--- Written task ---
Your answer should be one number: how many lines of the records hold the string "bodies".

--- Data extract ---
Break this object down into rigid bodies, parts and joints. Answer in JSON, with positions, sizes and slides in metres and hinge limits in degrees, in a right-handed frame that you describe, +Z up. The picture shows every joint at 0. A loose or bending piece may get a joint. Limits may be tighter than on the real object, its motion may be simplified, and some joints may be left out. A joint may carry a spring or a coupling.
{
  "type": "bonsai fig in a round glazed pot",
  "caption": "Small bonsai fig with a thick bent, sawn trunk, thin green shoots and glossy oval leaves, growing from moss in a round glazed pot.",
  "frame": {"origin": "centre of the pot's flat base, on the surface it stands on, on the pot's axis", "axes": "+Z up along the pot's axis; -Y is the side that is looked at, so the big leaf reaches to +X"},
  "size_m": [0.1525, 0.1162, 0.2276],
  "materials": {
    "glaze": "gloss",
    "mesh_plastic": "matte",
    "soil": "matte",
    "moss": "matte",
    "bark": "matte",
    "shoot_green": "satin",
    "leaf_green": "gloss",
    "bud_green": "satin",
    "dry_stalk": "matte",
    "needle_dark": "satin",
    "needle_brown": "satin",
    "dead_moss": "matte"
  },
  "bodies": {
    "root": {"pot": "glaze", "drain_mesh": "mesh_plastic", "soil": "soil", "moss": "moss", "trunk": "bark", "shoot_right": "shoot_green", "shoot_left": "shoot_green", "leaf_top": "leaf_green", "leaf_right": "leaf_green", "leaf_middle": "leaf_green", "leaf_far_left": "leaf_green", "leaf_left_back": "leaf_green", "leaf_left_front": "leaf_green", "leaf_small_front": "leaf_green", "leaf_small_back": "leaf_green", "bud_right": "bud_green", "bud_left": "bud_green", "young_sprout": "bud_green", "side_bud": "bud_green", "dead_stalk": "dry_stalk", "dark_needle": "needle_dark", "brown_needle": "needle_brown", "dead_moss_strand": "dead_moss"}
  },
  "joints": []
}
* * *
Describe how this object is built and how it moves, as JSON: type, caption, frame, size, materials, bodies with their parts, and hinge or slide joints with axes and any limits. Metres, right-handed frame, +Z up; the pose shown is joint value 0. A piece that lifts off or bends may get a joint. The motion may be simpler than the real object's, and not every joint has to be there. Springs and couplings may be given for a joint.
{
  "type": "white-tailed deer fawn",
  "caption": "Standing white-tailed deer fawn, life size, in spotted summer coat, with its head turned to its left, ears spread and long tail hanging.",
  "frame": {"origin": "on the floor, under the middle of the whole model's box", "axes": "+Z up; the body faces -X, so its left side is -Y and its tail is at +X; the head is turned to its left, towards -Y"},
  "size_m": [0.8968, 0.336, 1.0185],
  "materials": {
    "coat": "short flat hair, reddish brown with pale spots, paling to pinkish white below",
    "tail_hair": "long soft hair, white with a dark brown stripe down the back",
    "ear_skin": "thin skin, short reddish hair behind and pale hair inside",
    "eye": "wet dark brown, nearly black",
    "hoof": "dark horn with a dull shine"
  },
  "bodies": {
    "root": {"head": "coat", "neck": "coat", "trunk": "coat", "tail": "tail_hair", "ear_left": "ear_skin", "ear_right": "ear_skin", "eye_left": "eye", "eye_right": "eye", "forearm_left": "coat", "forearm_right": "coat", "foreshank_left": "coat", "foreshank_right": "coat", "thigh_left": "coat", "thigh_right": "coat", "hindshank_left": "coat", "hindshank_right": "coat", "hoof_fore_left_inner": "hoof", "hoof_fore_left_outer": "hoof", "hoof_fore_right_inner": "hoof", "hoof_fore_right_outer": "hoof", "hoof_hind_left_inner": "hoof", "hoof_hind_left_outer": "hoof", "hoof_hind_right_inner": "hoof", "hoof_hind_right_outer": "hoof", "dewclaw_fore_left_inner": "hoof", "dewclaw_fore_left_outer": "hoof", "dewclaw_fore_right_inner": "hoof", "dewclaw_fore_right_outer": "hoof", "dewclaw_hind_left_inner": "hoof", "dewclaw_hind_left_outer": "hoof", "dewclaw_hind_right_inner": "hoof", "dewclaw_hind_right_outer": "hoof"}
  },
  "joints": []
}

--- Solution to the exercise ---
4